Kililana Song T.2 de Benjamin Flao (Futuropolis)

Parlez-nous de votre parcours…

L’école apprend que le plaisir et le jeu n’ont rien à voir avec le travail, que ce sont des choses différentes. Très jeune, j’ai vu que mon oncle – Gilbert Flao – peignait et était heureux de faire ça. Il s’amusait. Il partait en voyage, revenait avec plein de dessins dans des carnets. Très rapidement, je me suis dit que c’est ce que j’allais faire plus tard, que j’allais continuer à jouer ! J’ai été cancre jusqu’à l’âge de 14 ans, puis j’ai eu la chance de suivre différentes formations artistiques. J’ai notamment fait deux ans àEmile Cohl (école de dessin ndlr). Après, faute de moyens, j’ai dû arrêter. Avec un ami, on s’est alors mis à faire des caricatures dans la rue et toutes sortes de petites choses, comme les vitrines de Noël ou des fresques dans des casernes de pompiers. Pendant une douzaine d’années. Ça a été une super école. Avec la caricature , on est un peu en danger : on est dans la rue, au milieu de personnes qu’on ne connaît pas, il faut faire un dessin en cinq minutes… et qu’il soit réussi. Ça apprend l’humilité. On est vulnérable. La fresque nous a permis de travailler dans plein d’endroits différents et d’apprendre des techniques par nous-mêmes. Un jour, j’ai eu la chance d’être appelé sur une expédition scientifique qui allait en Sibérie pour chercher des mammouths. Cela a donné lieu à mon premier bouquin : « Carnet de Sibérie », avec Bernard Buigues. Il y a ensuite eu plusieurs carnets de voyage et puis cette expédition : Portes d’Afrique. Le principe : parler de l’Afrique, mais par ses ports. Ça a été un super moyen de découvrir l’Afrique de l’Est, de m’arrêter en Égypte, en Érythrée et au Kenya.

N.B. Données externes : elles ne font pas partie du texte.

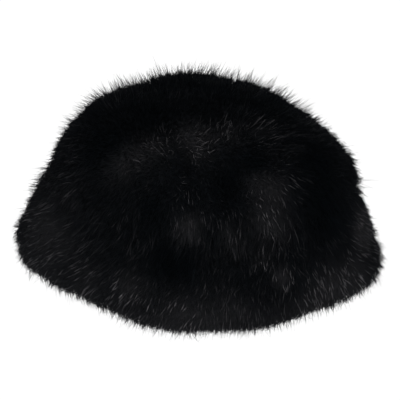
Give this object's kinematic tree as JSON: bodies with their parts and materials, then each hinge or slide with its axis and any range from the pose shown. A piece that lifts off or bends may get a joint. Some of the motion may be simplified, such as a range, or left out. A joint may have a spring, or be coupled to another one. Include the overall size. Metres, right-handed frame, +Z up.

Avec « Kililana Song », on est au Kenya. Pourquoi ce pays plus qu’un autre ?

J’étais farci de lectures : Henri de Monfreid, Kessel, London, Pratt… Aller dans ces coins-là, c’était aller vérifier des choses que j’avais déjà lues. C’était excitant ! J’arrivais avec beaucoup de fantasmes et je n’ai pas été déçu. Et puis, je suis breton, j’ai toujours été attiré par la mer, les bateaux… Chez nous, il n’y a plus guère de tradition maritime jolie, poétique, harmonieuse… J’ai retrouvé cela en Afrique de l’Est. Je ne pensais pas que ça pouvait encore exister de manière aussi intacte. Je parle précisément du Kenya et de l’archipel de Lamu. Donc j’y suis retourné, j’ai acheté un bateau et je me suis promené.

On parle voyage… Quel est l’apport de la BD, du dessin ?

C’est comme quand on écrit une carte postale à quelqu’un. On pense à cette personne et on a des choses qui nous traversent l’esprit. Par exemple, je vais penser à ma compagne et je vais lui décrire ce que j’ai sous les yeux : « Tu vois, là il y a une petite rue, là un tabouret, un petit machin, un personnage qui est en train de faire je ne sais pas quoi… » On n’est pas obligé de penser à quelqu’un en particulier, mais le trait est imprégné d’une pensée. Même chose avec un musicien quand il joue : il est traversé par des choses qui s’entendent, qui se sentent. Il ne jouera jamais de la même manière le même morceau.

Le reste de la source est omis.